Given exercise
Reproduce each line of the listing exactly.

Given information
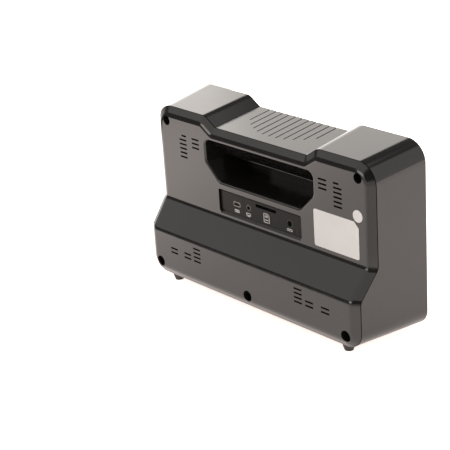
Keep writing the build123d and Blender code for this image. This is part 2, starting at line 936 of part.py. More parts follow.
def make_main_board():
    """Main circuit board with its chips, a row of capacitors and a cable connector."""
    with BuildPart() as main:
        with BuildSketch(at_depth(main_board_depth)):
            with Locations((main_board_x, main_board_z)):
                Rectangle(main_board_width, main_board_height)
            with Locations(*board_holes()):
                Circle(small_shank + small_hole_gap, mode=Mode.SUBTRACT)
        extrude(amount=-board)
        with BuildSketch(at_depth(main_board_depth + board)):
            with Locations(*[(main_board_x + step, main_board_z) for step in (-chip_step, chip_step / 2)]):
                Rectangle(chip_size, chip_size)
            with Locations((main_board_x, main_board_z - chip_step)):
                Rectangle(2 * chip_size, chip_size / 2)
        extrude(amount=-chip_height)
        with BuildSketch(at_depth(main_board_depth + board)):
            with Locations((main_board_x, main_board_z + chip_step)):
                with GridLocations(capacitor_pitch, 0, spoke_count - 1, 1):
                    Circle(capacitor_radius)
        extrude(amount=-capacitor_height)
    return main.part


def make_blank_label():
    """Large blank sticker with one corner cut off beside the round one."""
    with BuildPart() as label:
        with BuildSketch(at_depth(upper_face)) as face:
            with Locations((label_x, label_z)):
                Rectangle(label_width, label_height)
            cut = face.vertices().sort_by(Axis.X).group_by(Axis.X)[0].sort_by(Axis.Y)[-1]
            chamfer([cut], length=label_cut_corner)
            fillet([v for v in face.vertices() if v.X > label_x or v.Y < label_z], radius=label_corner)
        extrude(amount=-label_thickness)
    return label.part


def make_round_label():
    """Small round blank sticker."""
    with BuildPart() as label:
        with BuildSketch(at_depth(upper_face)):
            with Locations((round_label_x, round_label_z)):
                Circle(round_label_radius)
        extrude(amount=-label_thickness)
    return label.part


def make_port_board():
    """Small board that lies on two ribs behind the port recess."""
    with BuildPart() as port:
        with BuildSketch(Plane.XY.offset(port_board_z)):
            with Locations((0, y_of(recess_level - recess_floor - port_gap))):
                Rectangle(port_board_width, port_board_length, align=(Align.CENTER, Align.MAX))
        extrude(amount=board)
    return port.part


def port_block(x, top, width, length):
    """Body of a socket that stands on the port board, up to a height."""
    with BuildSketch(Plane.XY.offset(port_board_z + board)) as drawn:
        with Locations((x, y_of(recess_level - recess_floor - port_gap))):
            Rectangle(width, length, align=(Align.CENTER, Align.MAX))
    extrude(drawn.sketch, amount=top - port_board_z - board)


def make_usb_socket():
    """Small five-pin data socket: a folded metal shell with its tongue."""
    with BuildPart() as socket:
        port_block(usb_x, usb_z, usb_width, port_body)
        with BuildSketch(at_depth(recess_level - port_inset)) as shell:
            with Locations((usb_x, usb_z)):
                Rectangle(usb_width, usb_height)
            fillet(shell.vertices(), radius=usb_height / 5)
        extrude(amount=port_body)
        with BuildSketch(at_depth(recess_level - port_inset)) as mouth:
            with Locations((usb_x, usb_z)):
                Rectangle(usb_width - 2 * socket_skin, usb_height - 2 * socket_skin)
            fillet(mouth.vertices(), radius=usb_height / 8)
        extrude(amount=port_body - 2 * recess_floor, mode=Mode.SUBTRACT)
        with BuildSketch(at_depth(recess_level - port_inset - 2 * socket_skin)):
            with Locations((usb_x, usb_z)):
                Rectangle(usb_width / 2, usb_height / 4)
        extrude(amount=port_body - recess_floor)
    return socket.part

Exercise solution
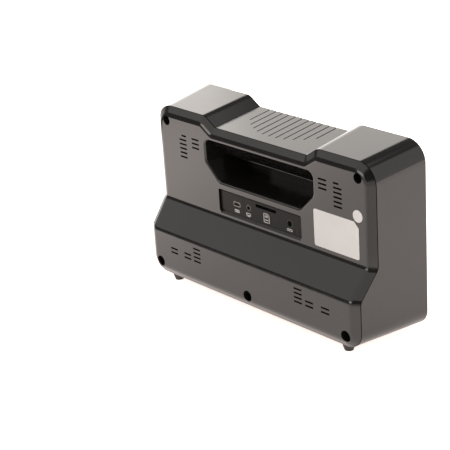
Keep writing the build123d and Blender code for this image. This is part 2, starting at line 936 of part.py. More parts follow.
def make_main_board():
    """Main circuit board with its chips, a row of capacitors and a cable connector."""
    with BuildPart() as main:
        with BuildSketch(at_depth(main_board_depth)):
            with Locations((main_board_x, main_board_z)):
                Rectangle(main_board_width, main_board_height)
            with Locations(*board_holes()):
                Circle(small_shank + small_hole_gap, mode=Mode.SUBTRACT)
        extrude(amount=-board)
        with BuildSketch(at_depth(main_board_depth + board)):
            with Locations(*[(main_board_x + step, main_board_z) for step in (-chip_step, chip_step / 2)]):
                Rectangle(chip_size, chip_size)
            with Locations((main_board_x, main_board_z - chip_step)):
                Rectangle(2 * chip_size, chip_size / 2)
        extrude(amount=-chip_height)
        with BuildSketch(at_depth(main_board_depth + board)):
            with Locations((main_board_x, main_board_z + chip_step)):
                with GridLocations(capacitor_pitch, 0, spoke_count - 1, 1):
                    Circle(capacitor_radius)
        extrude(amount=-capacitor_height)
    return main.part


def make_blank_label():
    """Large blank sticker with one corner cut off beside the round one."""
    with BuildPart() as label:
        with BuildSketch(at_depth(upper_face)) as face:
            with Locations((label_x, label_z)):
                Rectangle(label_width, label_height)
            cut = face.vertices().sort_by(Axis.X).group_by(Axis.X)[0].sort_by(Axis.Y)[-1]
            chamfer([cut], length=label_cut_corner)
            fillet([v for v in face.vertices() if v.X > label_x or v.Y < label_z], radius=label_corner)
        extrude(amount=-label_thickness)
    return label.part


def make_round_label():
    """Small round blank sticker."""
    with BuildPart() as label:
        with BuildSketch(at_depth(upper_face)):
            with Locations((round_label_x, round_label_z)):
                Circle(round_label_radius)
        extrude(amount=-label_thickness)
    return label.part


def make_port_board():
    """Small board that lies on two ribs behind the port recess."""
    with BuildPart() as port:
        with BuildSketch(Plane.XY.offset(port_board_z)):
            with Locations((0, y_of(recess_level - recess_floor - port_gap))):
                Rectangle(port_board_width, port_board_length, align=(Align.CENTER, Align.MAX))
        extrude(amount=board)
    return port.part


def port_block(x, top, width, length):
    """Body of a socket that stands on the port board, up to a height."""
    with BuildSketch(Plane.XY.offset(port_board_z + board)) as drawn:
        with Locations((x, y_of(recess_level - recess_floor - port_gap))):
            Rectangle(width, length, align=(Align.CENTER, Align.MAX))
    extrude(drawn.sketch, amount=top - port_board_z - board)


def make_usb_socket():
    """Small five-pin data socket: a folded metal shell with its tongue."""
    with BuildPart() as socket:
        port_block(usb_x, usb_z, usb_width, port_body)
        with BuildSketch(at_depth(recess_level - port_inset)) as shell:
            with Locations((usb_x, usb_z)):
                Rectangle(usb_width, usb_height)
            fillet(shell.vertices(), radius=usb_height / 5)
        extrude(amount=port_body)
        with BuildSketch(at_depth(recess_level - port_inset)) as mouth:
            with Locations((usb_x, usb_z)):
                Rectangle(usb_width - 2 * socket_skin, usb_height - 2 * socket_skin)
            fillet(mouth.vertices(), radius=usb_height / 8)
        extrude(amount=port_body - 2 * recess_floor, mode=Mode.SUBTRACT)
        with BuildSketch(at_depth(recess_level - port_inset - 2 * socket_skin)):
            with Locations((usb_x, usb_z)):
                Rectangle(usb_width / 2, usb_height / 4)
        extrude(amount=port_body - recess_floor)
    return socket.part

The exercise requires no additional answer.